Handle for the five-week period ending Nov. 2 totaled $37 million, up from $25.6 million for the four-week period ending Sept. 28. Revenue for the five-week period was $3.2 million.
Online sports betting was out of the picture in West Virginia for more than six months after launching in late December 2018. Delaware North launched first with BetLucky.com powered by Miomni, but a contract dispute with a third-party tech supplier led to the operation shutting down in early March.
Interestingly, retail led the state with 55.3% of handle share, mostly due to a lack of sports betting in Washington, D.C. The casino draws customers from the nation’s capital with downtown D.C. about 60 miles away.

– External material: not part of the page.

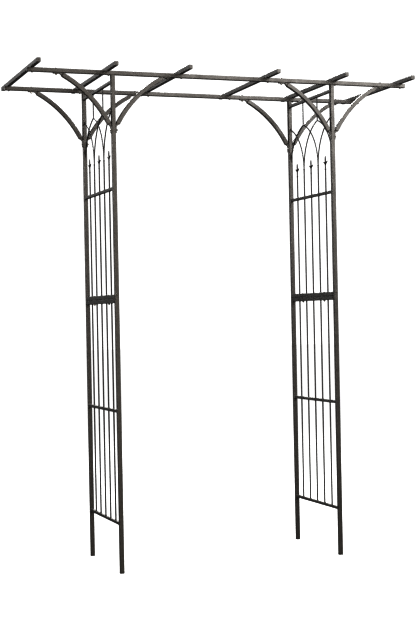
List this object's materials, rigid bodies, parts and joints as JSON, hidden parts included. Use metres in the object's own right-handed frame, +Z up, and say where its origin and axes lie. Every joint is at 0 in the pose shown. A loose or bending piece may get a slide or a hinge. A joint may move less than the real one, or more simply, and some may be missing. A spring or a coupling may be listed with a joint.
{
  "type": "metal trellis arch",
  "caption": "Garden arch of dark coated square tube: two trellis side panels with pointed tracery and spear finials, long rails on curved braces, and cross rafters.",
  "frame": {"origin": "on the ground, in the middle of the walkway, at the centre of the arch's outline seen from above", "axes": "+Z up; +X along the two long rails, from the left trellis to the right one; +Y through the walkway, from the front posts to the back posts"},
  "size_m": [1.684, 0.696, 2.06],
  "materials": {
    "frame_coat": "satin dark bronze powder coat with a fine orange-peel skin",
    "rod_coat": "satin near-black bronze powder coat",
    "bolt_steel": "blackened zinc, slightly glossy",
    "zinc_steel": "bright zinc-plated tube, hidden inside the frame",
    "black_plastic": "matte moulded plastic"
  },
  "bodies": {
    "root": {"front_left_lower_post": "frame_coat", "front_left_upper_post": "frame_coat", "front_left_post_connector": "zinc_steel", "front_left_foot_cap": "black_plastic", "front_left_post_screw": "bolt_steel", "front_left_brace_foot_bolt": "bolt_steel", "front_left_inner_brace": "frame_coat", "front_left_inner_brace_bolt": "bolt_steel", "front_left_outer_brace": "frame_coat", "front_left_outer_brace_bolt": "bolt_steel", "back_left_lower_post": "frame_coat", "back_left_upper_post": "frame_coat", "back_left_post_connector": "zinc_steel", "back_left_foot_cap": "black_plastic", "back_left_post_screw": "bolt_steel", "back_left_brace_foot_bolt": "bolt_steel", "back_left_inner_brace": "frame_coat", "back_left_inner_brace_bolt": "bolt_steel", "back_left_outer_brace": "frame_coat", "back_left_outer_brace_bolt": "bolt_steel", "left_lower_grille": "rod_coat", "left_upper_grille": "rod_coat", "left_front_bar_bolt": "bolt_steel", "left_back_bar_bolt": "bolt_steel", "front_right_lower_post": "frame_coat", "front_right_upper_post": "frame_coat", "front_right_post_connector": "zinc_steel", "front_right_foot_cap": "black_plastic", "front_right_post_screw": "bolt_steel", "front_right_brace_foot_bolt": "bolt_steel", "front_right_inner_brace": "frame_coat", "front_right_inner_brace_bolt": "bolt_steel", "front_right_outer_brace": "frame_coat", "front_right_outer_brace_bolt": "bolt_steel", "back_right_lower_post": "frame_coat", "back_right_upper_post": "frame_coat", "back_right_post_connector": "zinc_steel", "back_right_foot_cap": "black_plastic", "back_right_post_screw": "bolt_steel", "back_right_brace_foot_bolt": "bolt_steel", "back_right_inner_brace": "frame_coat", "back_right_inner_brace_bolt": "bolt_steel", "back_right_outer_brace": "frame_coat", "back_right_outer_brace_bolt": "bolt_steel", "right_lower_grille": "rod_coat", "right_upper_grille": "rod_coat", "right_front_bar_bolt": "bolt_steel", "right_back_bar_bolt": "bolt_steel", "front_rail_left": "frame_coat", "front_rail_right": "frame_coat", "front_rail_connector": "zinc_steel", "back_rail_left": "frame_coat", "back_rail_right": "frame_coat", "back_rail_connector": "zinc_steel", "rafter_1": "frame_coat", "rafter_2": "frame_coat", "rafter_3": "frame_coat", "rafter_4": "frame_coat", "rafter_5": "frame_coat", "rafter_6": "frame_coat"}
  },
  "joints": []
}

One casino accounted for nearly two-thirds of all WV sports betting handle with 64.8% market share. The retail book at Penn National‘s Charles Town had $14.6 million in handle during the five-week period.
Penn National COO Jay Snowden gave some insight at the beginning of the month to the casino’s sports betting success. Snowden reported handle and revenue were both up more than 50% in the first two months of football season compared to the prior year.
DraftKings Sportsbook, Charles Town’s mobile partner, was the market leader for mobile handle with $9.4 million. FanDuel Sportsbook came in second with $7.2 million over the five-week period.
FanDuel’s retail handle was just $900,000 at the private Greenbrier Resort.
The rest of the state’s handle – $5 million – came from William Hill’s retail operations at Eldorado’s Mountaineer casino.
The casino might as well be in Ohio or Pennsylvania, though, as it sits at the tip of a 90-mile extension of West Virginia between the two. William Hill has yet to launch online in West Virginia.
Despite not accepting a bet since before March Madness, Delaware North is still paying out some bets made before operations were suspended.
That means its two casinos, Wheeling Island and Mardi Gras, contributed a loss of $3,494 over the five-week period.